» RECORDED INFORMATION
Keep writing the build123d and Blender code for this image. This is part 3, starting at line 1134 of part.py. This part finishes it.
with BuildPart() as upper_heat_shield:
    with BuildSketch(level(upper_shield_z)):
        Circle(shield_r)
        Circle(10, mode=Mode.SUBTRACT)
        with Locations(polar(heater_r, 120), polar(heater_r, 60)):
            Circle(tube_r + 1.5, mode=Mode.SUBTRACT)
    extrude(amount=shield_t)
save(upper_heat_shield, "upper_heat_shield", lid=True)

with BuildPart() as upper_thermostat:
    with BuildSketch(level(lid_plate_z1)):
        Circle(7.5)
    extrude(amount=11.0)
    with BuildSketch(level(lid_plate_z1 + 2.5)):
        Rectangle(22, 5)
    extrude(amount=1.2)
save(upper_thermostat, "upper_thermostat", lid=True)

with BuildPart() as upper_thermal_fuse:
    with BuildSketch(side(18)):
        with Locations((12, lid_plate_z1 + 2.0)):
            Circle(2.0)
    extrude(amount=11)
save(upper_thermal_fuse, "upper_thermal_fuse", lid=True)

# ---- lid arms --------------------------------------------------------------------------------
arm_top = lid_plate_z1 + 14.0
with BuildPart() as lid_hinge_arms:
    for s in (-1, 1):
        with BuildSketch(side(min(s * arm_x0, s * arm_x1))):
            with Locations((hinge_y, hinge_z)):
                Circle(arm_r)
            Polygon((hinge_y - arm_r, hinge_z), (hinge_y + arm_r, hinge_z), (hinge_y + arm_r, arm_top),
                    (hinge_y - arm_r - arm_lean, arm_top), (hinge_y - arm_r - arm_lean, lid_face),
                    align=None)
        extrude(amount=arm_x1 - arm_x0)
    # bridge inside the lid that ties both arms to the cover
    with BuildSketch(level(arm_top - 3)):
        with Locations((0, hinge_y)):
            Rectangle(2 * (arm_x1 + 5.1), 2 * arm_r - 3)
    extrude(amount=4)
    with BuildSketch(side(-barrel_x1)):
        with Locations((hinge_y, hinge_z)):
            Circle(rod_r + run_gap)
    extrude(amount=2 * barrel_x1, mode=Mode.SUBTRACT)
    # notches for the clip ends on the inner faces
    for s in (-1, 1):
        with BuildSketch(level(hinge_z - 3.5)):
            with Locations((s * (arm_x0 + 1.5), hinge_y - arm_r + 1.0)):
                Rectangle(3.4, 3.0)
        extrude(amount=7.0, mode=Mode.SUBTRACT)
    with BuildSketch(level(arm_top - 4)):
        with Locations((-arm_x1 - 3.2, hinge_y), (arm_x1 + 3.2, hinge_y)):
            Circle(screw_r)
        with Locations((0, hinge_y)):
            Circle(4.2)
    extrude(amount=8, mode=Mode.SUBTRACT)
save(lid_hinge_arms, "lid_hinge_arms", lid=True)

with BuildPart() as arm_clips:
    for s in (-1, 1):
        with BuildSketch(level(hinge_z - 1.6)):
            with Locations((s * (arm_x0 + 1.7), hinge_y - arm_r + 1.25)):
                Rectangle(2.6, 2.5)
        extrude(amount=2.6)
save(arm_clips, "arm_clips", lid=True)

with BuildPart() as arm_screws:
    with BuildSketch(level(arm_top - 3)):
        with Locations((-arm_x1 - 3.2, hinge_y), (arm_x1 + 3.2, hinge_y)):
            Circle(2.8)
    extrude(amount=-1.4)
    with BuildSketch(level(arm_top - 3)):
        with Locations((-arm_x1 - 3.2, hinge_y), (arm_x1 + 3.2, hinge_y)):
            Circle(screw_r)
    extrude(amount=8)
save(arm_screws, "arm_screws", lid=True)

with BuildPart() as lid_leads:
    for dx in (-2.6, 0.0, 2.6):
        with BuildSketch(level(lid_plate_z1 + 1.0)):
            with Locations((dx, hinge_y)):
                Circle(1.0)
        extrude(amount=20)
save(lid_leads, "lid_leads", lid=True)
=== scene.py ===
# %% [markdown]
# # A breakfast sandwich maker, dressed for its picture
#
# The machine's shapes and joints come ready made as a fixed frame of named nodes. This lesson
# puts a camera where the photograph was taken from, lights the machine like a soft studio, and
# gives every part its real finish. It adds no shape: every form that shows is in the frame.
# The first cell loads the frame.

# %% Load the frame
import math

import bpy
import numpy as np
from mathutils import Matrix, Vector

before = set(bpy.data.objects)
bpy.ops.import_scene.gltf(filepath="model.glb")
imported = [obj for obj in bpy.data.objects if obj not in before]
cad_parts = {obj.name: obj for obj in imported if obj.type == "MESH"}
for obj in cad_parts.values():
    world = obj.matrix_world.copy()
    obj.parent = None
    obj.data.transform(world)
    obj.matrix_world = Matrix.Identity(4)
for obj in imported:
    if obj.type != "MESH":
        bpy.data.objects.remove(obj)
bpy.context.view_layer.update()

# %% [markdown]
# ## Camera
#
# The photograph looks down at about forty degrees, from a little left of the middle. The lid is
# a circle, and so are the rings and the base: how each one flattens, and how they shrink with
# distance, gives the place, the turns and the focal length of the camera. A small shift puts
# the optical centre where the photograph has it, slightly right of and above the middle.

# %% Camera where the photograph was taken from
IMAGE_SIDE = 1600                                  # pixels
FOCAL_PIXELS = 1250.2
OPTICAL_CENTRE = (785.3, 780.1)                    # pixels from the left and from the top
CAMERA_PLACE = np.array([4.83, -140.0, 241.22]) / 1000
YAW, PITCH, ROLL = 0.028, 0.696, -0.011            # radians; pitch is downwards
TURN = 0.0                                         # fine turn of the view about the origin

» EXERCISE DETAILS
Each line from the one holding "extrude(amount=2.6)" to the one holding "obj.parent = None", those two included, is to be transcribed exactly, and no other line.

» REPLY TO THE EXERCISE
        extrude(amount=2.6)
save(arm_clips, "arm_clips", lid=True)

with BuildPart() as arm_screws:
    with BuildSketch(level(arm_top - 3)):
        with Locations((-arm_x1 - 3.2, hinge_y), (arm_x1 + 3.2, hinge_y)):
            Circle(2.8)
    extrude(amount=-1.4)
    with BuildSketch(level(arm_top - 3)):
        with Locations((-arm_x1 - 3.2, hinge_y), (arm_x1 + 3.2, hinge_y)):
            Circle(screw_r)
    extrude(amount=8)
save(arm_screws, "arm_screws", lid=True)

with BuildPart() as lid_leads:
    for dx in (-2.6, 0.0, 2.6):
        with BuildSketch(level(lid_plate_z1 + 1.0)):
            with Locations((dx, hinge_y)):
                Circle(1.0)
        extrude(amount=20)
save(lid_leads, "lid_leads", lid=True)
=== scene.py ===
# %% [markdown]
# # A breakfast sandwich maker, dressed for its picture
#
# The machine's shapes and joints come ready made as a fixed frame of named nodes. This lesson
# puts a camera where the photograph was taken from, lights the machine like a soft studio, and
# gives every part its real finish. It adds no shape: every form that shows is in the frame.
# The first cell loads the frame.

# %% Load the frame
import math

import bpy
import numpy as np
from mathutils import Matrix, Vector

before = set(bpy.data.objects)
bpy.ops.import_scene.gltf(filepath="model.glb")
imported = [obj for obj in bpy.data.objects if obj not in before]
cad_parts = {obj.name: obj for obj in imported if obj.type == "MESH"}
for obj in cad_parts.values():
    world = obj.matrix_world.copy()
    obj.parent = None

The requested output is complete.